Stamp Duty can be defined in simple parlance as taxes paid on written and electronic instruments or documents relating to an act performed or required to be performed in Nigeria. The rationale for stamping documents is for admissibility purposes when such documents are tendered before a court of law. Notably, taxes generated from stamp duties are hinged on certain rates which could either be ad valorem or flat. The ad valorem rate implies that a certain percentage will be applied based on the value of the transaction in accordance with Section 10 of the Act, while the flat rate refers to a fixed amount to be paid on such electronic or written transactions. Under the Stamp Duties Act, not every transaction is dutiable as some are exempted from stamp duty liability. For instance, the transfer of shares by the government or transactions in which the burden of the stamp duty liability is placed on the government are exempted from stamp duties. Additionally, in regards to the collection of stamp duties, Section 4 of the SDA vests power in the Federal Inland Revenue Service (FIRS) to collect stamp duties on transactions involving an individual and a company. On the other hand, the State Government through the State Internal Revenue Service collects stamp duties on transactions involving individuals. Thus, considering the volume of transactions businesses and individuals engage in daily, it will not be out of context to presume that Stamp Duties collection should increase revenue for the Nigerian government. Alas! This has not been the reality owing to a myriad of factors with the most conspicuous being the fundamental challenge emanating from the legislative perspective.

Laws in every society play pivotal roles in driving economic stability and compliance among citizens. However, when laws defy the sociological school of jurisprudence as propounded by Roscoe Pound which views laws as an instrument of social engineering which should be organic, non-compliance becomes inevitable. A major challenge affecting stamp duty compliance in Nigeria from a holistic perspective emanates from the obsolete provisions of the Act. Notably, the Schedule containing the rates is majorly inconsequential when juxtaposed with current inflationary trends. For instance, the Schedule to the Stamp Duties Act provides that any Agreement under hand shall attract a fixed duty of 15Kobo. Similarly, Section 48 of the Act prescribes a penalty of 45 Kobo and 20 Naira for failure to stamp a charter-party Agreement that was first executed outside Nigeria within the relevant statutory timeframe. In practice, Tax advisors have had to adopt the FIRS rates released through circulars periodically and adopted the fixed rate of N500 as the fee payable on Agreements because of the immateriality of the amount.
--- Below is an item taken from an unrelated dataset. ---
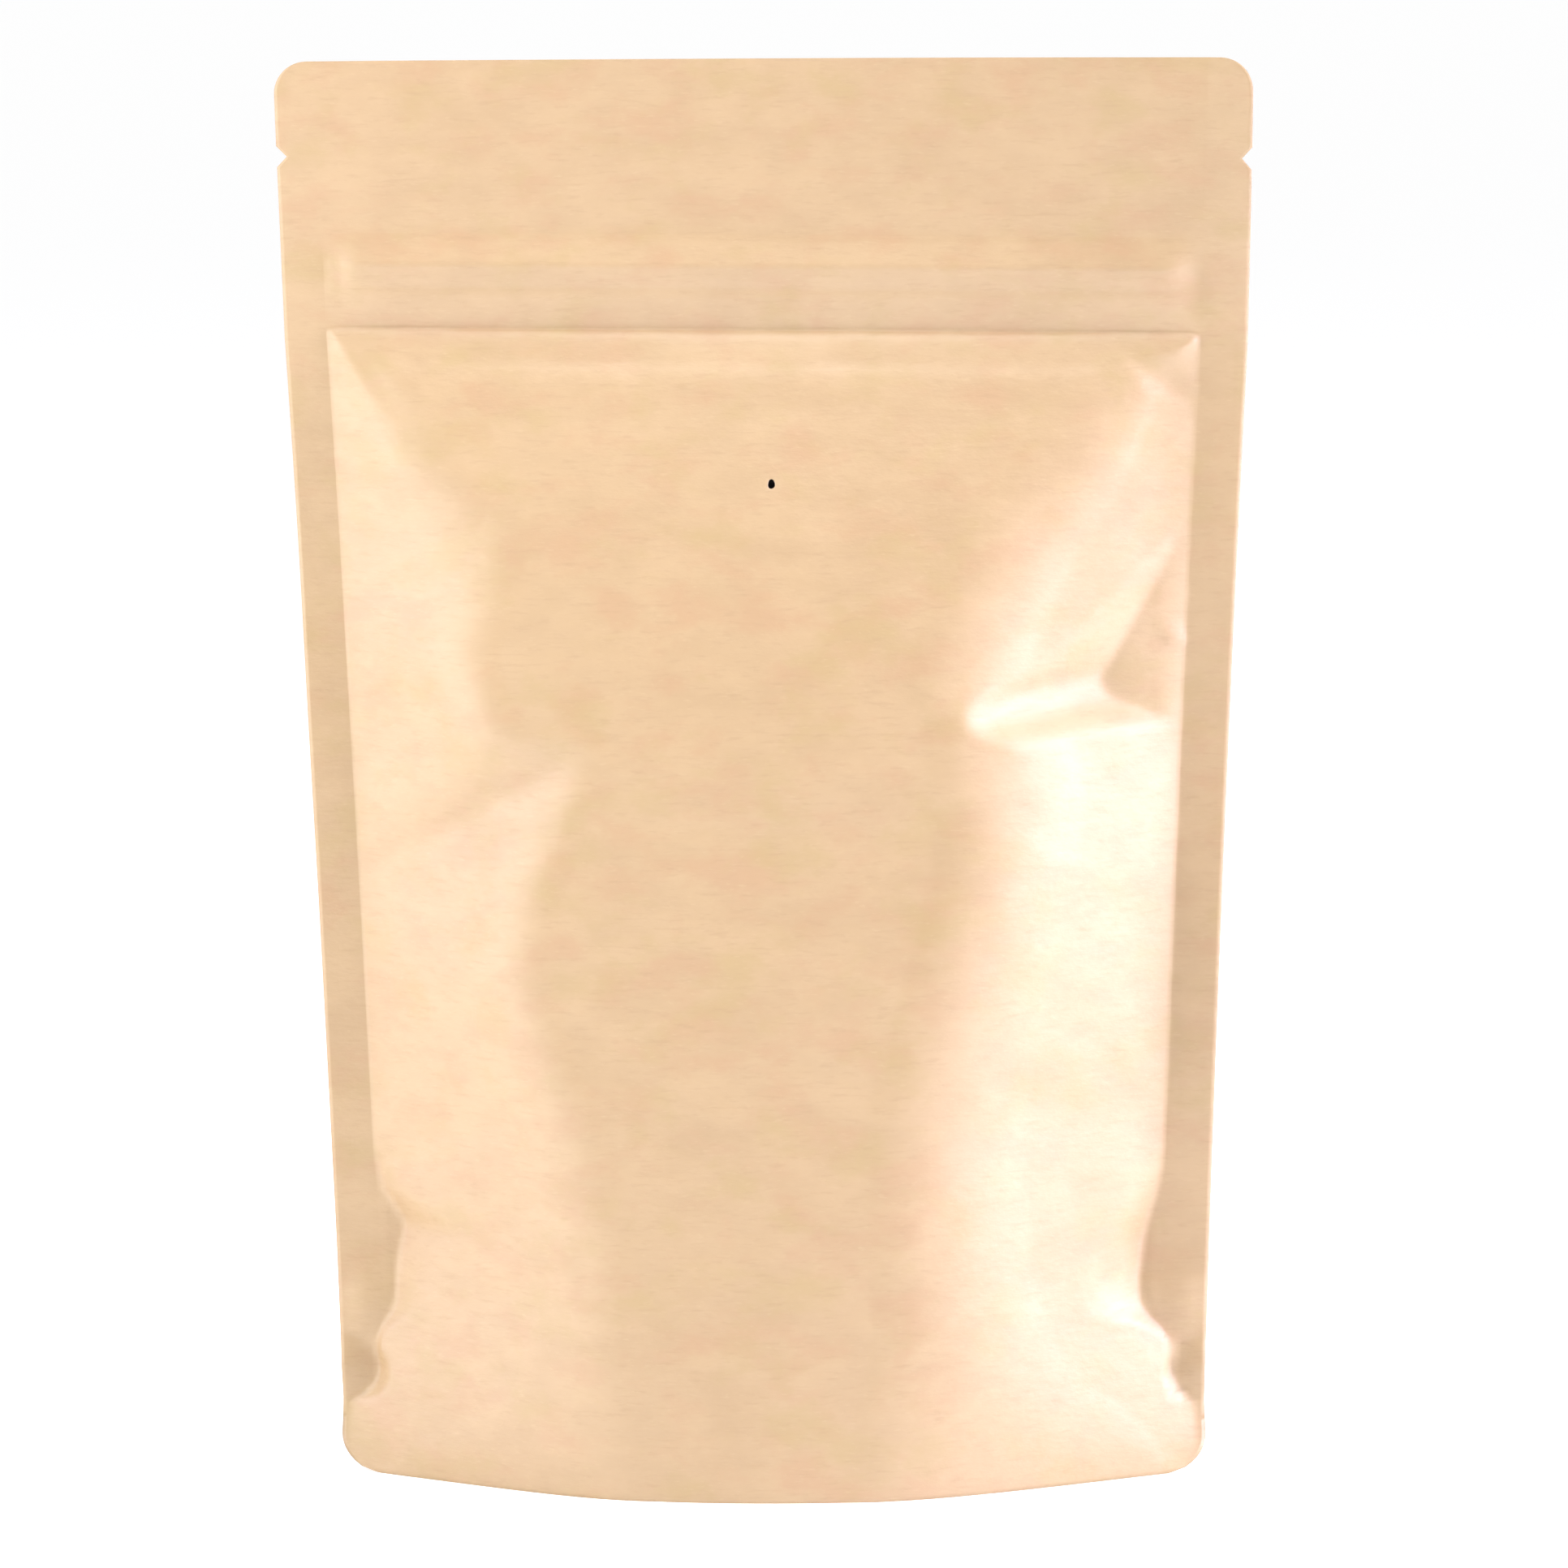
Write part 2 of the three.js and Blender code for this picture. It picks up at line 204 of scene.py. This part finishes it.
def tuck(x, z, corners, walls):
    (x0, z0, d0), (x1, z1, d1), (x2, z2, d2) = corners
    det = (x1 - x0) * (z2 - z0) - (x2 - x0) * (z1 - z0)
    gx = ((d1 - d0) * (z2 - z0) - (d2 - d0) * (z1 - z0)) / det
    gz = ((x1 - x0) * (d2 - d0) - (x2 - x0) * (d1 - d0)) / det
    level = d0 + gx * (x - x0) + gz * (z - z0)
    rise = []
    for (xa, za), (xb, zb), (xo, zo), steep in (((x0, z0), (x1, z1), (x2, z2), walls[0]), ((x1, z1), (x2, z2), (x0, z0), walls[1])):
        length = math.hypot(xb - xa, zb - za)
        nx, nz = (zb - za) / length, -(xb - xa) / length
        sign = -1 if (xo - xa) * nx + (zo - za) * nz > 0 else 1
        rise.append(steep * sign * ((x - xa) * nx + (z - za) * nz))
    return level + soft_max(soft_max(rise[0], rise[1], 5.0), 0, 0.5)


def overhang(x, z):
    """On the left the upper face hangs over the lower one along a slanting line: heights are read as if that line were level."""
    line = OVER_Z - OVER_FALL * np.clip(-x - OVER_X, 0, 38)
    lift = OVER_Z - line
    gone = np.where(z > line, smooth(0, 26, z - line), smooth(0, 34, line - z))
    return lift * (1 - gone)


def waves(x, z, seed, count, short, long):
    """Gentle unevenness of filled paper: a few long crossing waves."""
    rng = np.random.default_rng(seed)
    out = np.zeros_like(x)
    for _ in range(count):
        ang = rng.uniform(0, math.pi)
        lam = rng.uniform(short, long)
        out += np.sin(2 * math.pi * (x * math.cos(ang) + z * math.sin(ang)) / lam + rng.uniform(0, 2 * math.pi))
    return out / math.sqrt(count)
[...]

This challenge has largely contributed to the low compliance of stamp duty in Nigeria.

Furthermore, a fundamental lacuna of the Stamp Duties Act is that the Act fails to state the party with the liability to pay stamp duty. The Act in Section 23 provides the party to pay a penalty in certain cases but fails to state the party with the burden to pay stamp duty in other regular transactions. In resolving this lacuna, recourse has often been made to the Circulars issued by the Federal Inland Revenue Service on applicable rates and amounts which often take a more pragmatic outlook in line with prevailing monetary value. For Tax Advisors, the FIRS circular on ‘Clarification on Administration of Stamp Duties in Nigeria’ particularly Item 8 addressed the question of the party to bear liability for stamp duty payment by placing the burden on the beneficiaries of the contract. This position has been adopted as the panacea for the question of the party with the hanging responsibility to pay stamp duty. The lingering lacuna orchestrated by SDA has resulted in the conflict of laws and to which should take precedence between an Act of the National Assembly and Circulars issued by the FIRS

On the recent applicability of adhesive stamp, there has been a conflict on the appropriate authority to stamp documents, especially between the Nigerian Postal Service (NIPOST) and the Federal Inland Revenue Service. Flowing from the amendment of Section 2 of the Stamp Duties Act by the Finance Act, 2020 which expanded the definition of Stamp to mean ‘an impressed pattern or mark by means of an engraved or inked die, an adhesive stamp, an electronic stamp or an electronic acknowledgement for denoting any duty or fee, provided that the Service shall utilise adhesive stamp produced by the Nigerian Postal Service pursuant to its enabling Act’. On the flip side, the Federal Inland Revenue Service is the relevant agency under law responsible for the administration and collection of stamp duties in line with Section 4 of the Stamp Duties Act and Section 25 of the Federal Inland Revenue Service (Establishment) Act. In line with this power, FIRS issued a Circular dated 3rd June 2021, where the Service excluded any reference to the usage of the Nigerian Postal Service stamp and defined stamp to ‘include an impressed pattern or mark by means of an engraved or inked die, an adhesive stamp, an electronic stamp, or an electronic acknowledgement for denoting any duty or fee.’ Furthermore, Paragraph 3.1 of the Circular recognizes various modes of denoting stamp duties such as employing a die impressed on an instrument; affixing printed adhesive (revenue) stamps on instruments; direct electronic printing or impression on the instrument; electronic tagging; issuance of stamp duties certificate; and any other form of acknowledgement of payment for stamp duties adopted by the Service, that is, the FIRS. This has created ambiguity on the appropriate revenue stamp to adopt on written or electronic transactions.

The provisions of the Stamp Duty Act are in urgent need of a holistic overhaul beyond the amendment initiated by the Finance Act of 2019, 2020 and 2022 which introduced the Electronic Money Transfer Levy and the Revenue sharing formula by the government. Furthermore, while several dutiable transactions take place daily, the inability of the government to harness these transactions under the purview of stamp duty assessment has remained a challenge. One of the objectives of the Presidential Fiscal and Tax Reform Committee is to achieve revenue transformation for the government. In achieving this, the Stamp Duties Act must be revisited through holistic amendments to the highlighted lacunas in the Act. Only then can high-level compliance be enforced among taxpayers with the resultant effect being increased revenue for the government.